Property taxes received similar tailoring. Tiers tie reductions to investment levels and job counts. At the full $10 billion commitment and 500 maintained jobs paying around $79,000 annually, Meta’s property tax obligation drops to 20 percent of the standard rate. Richland Parish stood to collect only about $30 in property tax from the project this year under early calculations, against a parish-wide total of $22 million last year. Local officials still celebrate the influx of construction activity and sales-tax revenue during the build phase.
Yet long-term fiscal math remains unsettled. Data centers demand constant upgrades. The GPUs Meta buys today will be obsolete in a few years. Replacement cycles could trigger fresh rounds of tax-exempt purchases. Meanwhile, electricity rates for everyday Louisianans may climb as new gas plants come online and transmission debt is serviced. Regulators approved Entergy’s plans despite objections over cost allocation.
Meta frames the project as community investment. Its site for the Richland Parish campus details donations to public schools, the voluntary council on aging and a veterans cemetery. An annual Community Action Grants program will launch once operations begin, directing technology toward local education and nonprofits. Those steps aim to soften the image of a massive industrial footprint in rural farmland.
The debate will not fade. Other states watch Louisiana’s experiment. Some tighten eligibility. Others race to match the terms. Industry growth shows no sign of slowing. AI model training requires ever-larger clusters. Hyperscalers keep placing billion-dollar bets. Taxpayers foot indirect costs through forgone revenue and infrastructure burdens.
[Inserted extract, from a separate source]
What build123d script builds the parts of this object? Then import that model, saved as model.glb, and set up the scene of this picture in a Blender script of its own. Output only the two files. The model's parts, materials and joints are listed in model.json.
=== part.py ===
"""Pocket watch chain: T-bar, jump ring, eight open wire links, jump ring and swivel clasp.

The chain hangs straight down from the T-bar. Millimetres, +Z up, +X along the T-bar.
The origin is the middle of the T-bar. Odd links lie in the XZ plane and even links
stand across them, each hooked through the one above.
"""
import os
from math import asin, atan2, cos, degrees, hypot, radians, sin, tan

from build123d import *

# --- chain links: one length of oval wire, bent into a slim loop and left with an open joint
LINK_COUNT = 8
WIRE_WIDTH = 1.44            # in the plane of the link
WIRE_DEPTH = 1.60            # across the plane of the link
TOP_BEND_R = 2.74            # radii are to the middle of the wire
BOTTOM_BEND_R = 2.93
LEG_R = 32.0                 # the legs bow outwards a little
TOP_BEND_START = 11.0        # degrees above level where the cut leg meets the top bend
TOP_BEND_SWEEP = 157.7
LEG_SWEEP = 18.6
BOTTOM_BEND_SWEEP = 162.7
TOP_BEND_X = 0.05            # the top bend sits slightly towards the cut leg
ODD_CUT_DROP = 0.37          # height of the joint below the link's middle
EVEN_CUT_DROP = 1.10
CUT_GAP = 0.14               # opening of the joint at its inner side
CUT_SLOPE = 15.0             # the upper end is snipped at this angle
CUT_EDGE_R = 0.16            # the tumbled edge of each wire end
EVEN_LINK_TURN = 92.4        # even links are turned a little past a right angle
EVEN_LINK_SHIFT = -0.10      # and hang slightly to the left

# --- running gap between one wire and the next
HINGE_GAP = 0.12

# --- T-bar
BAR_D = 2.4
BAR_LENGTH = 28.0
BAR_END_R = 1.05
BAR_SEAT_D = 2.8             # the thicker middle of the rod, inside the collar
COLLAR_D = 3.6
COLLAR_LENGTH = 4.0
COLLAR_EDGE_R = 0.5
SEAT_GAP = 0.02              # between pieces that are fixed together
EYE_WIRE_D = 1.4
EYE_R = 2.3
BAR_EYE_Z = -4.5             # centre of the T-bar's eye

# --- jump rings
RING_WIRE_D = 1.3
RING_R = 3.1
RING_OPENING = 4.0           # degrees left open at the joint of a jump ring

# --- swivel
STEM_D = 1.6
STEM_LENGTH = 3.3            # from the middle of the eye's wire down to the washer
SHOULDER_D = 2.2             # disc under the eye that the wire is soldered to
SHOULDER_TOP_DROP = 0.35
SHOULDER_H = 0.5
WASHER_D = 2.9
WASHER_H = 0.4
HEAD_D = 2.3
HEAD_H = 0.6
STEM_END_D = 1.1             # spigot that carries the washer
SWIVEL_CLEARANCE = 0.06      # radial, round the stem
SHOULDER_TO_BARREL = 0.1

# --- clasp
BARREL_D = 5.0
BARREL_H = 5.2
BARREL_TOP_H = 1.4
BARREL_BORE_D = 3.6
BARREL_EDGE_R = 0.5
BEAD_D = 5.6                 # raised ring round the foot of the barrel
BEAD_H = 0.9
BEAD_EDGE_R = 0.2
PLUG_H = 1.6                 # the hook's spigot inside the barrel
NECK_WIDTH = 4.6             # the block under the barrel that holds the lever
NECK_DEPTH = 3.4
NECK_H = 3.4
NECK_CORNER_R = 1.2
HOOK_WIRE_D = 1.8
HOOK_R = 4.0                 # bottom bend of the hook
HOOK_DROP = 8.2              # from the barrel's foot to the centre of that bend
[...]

So the Hyperion project stands as both triumph and warning. Louisiana secured a flagship AI facility. It surrendered substantial future tax streams to do it. Whether the jobs, infrastructure upgrades and indirect economic activity offset that sacrifice will take years to measure. For now the ledger shows one clear winner. Meta receives the hardware it needs without the full tax bill. The state bets that prestige and eventual revenue will justify the outlay. Observers remain divided.